A regulação da temperatura é feita no cérebro, num órgão chamado hipotálamo. Este tem um centro da temperatura, constituído por uma região sensível à temperatura, em tudo semelhante a um termostato, uma região reguladora (chamada ponto de fixação) e regiões que atuam (áreas de ganho e perda de calor). A primeira é comparável a um computador que recebe informações constantes de diversos pontos do organismo – sangue, pele, órgãos internos – as codifica e “diz” se há necessidade de aumentar, diminuir ou manter a produção de temperatura. Da mesma forma, este centro atua sobre o chamado “ponto de fixação”, onde é fixada a temperatura desejada – normalmente cerca de 37ºC axilar (equivalente a cerca de 38ºC rectal). É como se o hipotálamo fosse uma pessoa que tem como missão dizer se a temperatura de uma sala deve ser esta ou aquela, e o ponto de fixação fosse o ponteiro que se movimenta para marcar a temperatura desejada.
Como surge a febre
Imaginem uma sala com ar condicionado e um termostato. Se na sala estiverem por exemplo 18ºC e rodarem o termostato para 22ºC, o aparelho de ar condicionado começa a produzir calor. É a função dele!
Do mesmo modo, no corpo da criança, quando há uma infeção, são os micróbios que “mexem” no ponto de fixação do hipotálamo e “marcam” uma temperatura acima dos valores normais.

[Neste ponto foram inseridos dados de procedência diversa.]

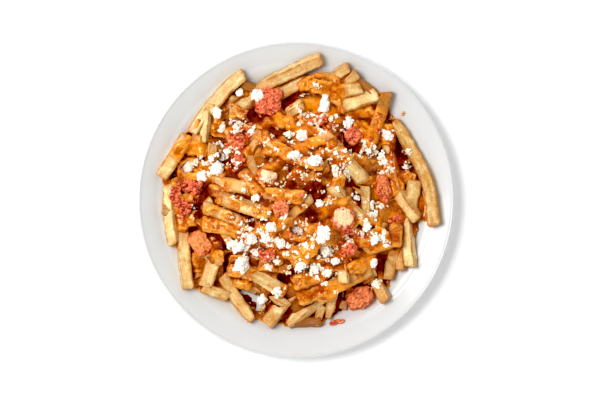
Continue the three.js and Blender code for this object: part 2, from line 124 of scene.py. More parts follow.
def seeded_random(seed):
    """Repeatable random numbers from 0 to 1, the same as the frame was laid out with."""
    state = seed & 0xFFFFFFFF
    while True:
        state = (state + 0x6D2B79F5) & 0xFFFFFFFF
        t = ((state ^ (state >> 15)) * (1 | state)) & 0xFFFFFFFF
        t = ((t + (((t ^ (t >> 7)) * (61 | t)) & 0xFFFFFFFF)) & 0xFFFFFFFF) ^ t
        yield (t ^ (t >> 14)) / 4294967296


def drawn(draw, limits):
    """The next random number, spread evenly between two limits."""
    low, high = limits
    return low + next(draw) * (high - low)


def scrambled(places, seed):
    """A repeatable whole number from 0 to 65535 for each place on the lattice."""
    key = places[:, 0] * 374761393 + places[:, 1] * 668265263 + places[:, 2] * 2147483647 + seed
    key = (key & 0xFFFFFFFF) * 1274126177 & 0xFFFFFFFF
    key = (key ^ (key >> 13)) * 1274126177 & 0xFFFFFFFF
    return (key ^ (key >> 16)) & 0xFFFF


def noise(points, size, seed=0):
    """Smooth noise from about -1 to 1 at each point, with bumps of the given size."""
    cells = np.asarray(points, float) / size + KEEPS_POSITIVE
    base = np.floor(cells).astype(np.int64)
    part = cells - base
    part = part * part * (3 - 2 * part)
    total = np.zeros(len(cells))
    for corner in range(8):
        step = np.array([corner & 1, corner >> 1 & 1, corner >> 2 & 1])
        value = scrambled(base + step, seed * 97531) / 32767.5 - 1
        total += value * np.where(step, part, 1 - part).prod(axis=1)
    return total


def grains(points, size, seed=0):
    """For each point: a number of its nearest grain, and how far it is from the grain's edge."""
    cells = np.asarray(points, float) / size + KEEPS_POSITIVE
    base = np.floor(cells).astype(np.int64)
    nearest = np.full(len(cells), 9.0)
    second = np.full(len(cells), 9.0)
    number = np.zeros(len(cells))
    for step in np.ndindex(3, 3, 3):
        at = base + np.array(step) - 1
        spot = [scrambled(at, seed * 97531 + k * 7919) / 65535 for k in range(3)]
        away = np.linalg.norm(at + np.stack(spot, 1) - cells, axis=1)
        closer = away < nearest
        second = np.where(closer, nearest, np.minimum(second, away))
        number = np.where(closer, spot[0], number)
        nearest = np.where(closer, away, nearest)
    return number, second - nearest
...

Perante esta exigência – supondo, por exemplo, que a temperatura exigida era 39ºC – o centro de ganho de calor vai ser ativado e a criança fica com os músculos mais rígidos, tem calafrios (abalos musculares que podem simular convulsão), pele branca, não transpira, queixa-se de frio e procura agasalhar-se – parece que está num dia frio de Inverno – tem FEBRE! Só quando a temperatura sobe até ao ponto exigido – 39ºC neste exemplo – é que os mecanismos param e a criança sente-se melhor – quente, mas melhor.
Pelo contrário, no caso de hipertermia, ou seja, quando há excesso de calor ambiental, por exemplo, o hipotálamo está normal, ninguém lhe “mexeu”, pelo que vai exigir do organismo a perda desse calor que não provém das suas “ordens”, mas sim de fatores externos: a criança fica “encarnada”, transpira, não tem calafrios, queixa-se de calor e procura despir-se – parece que está num dia quente de verão.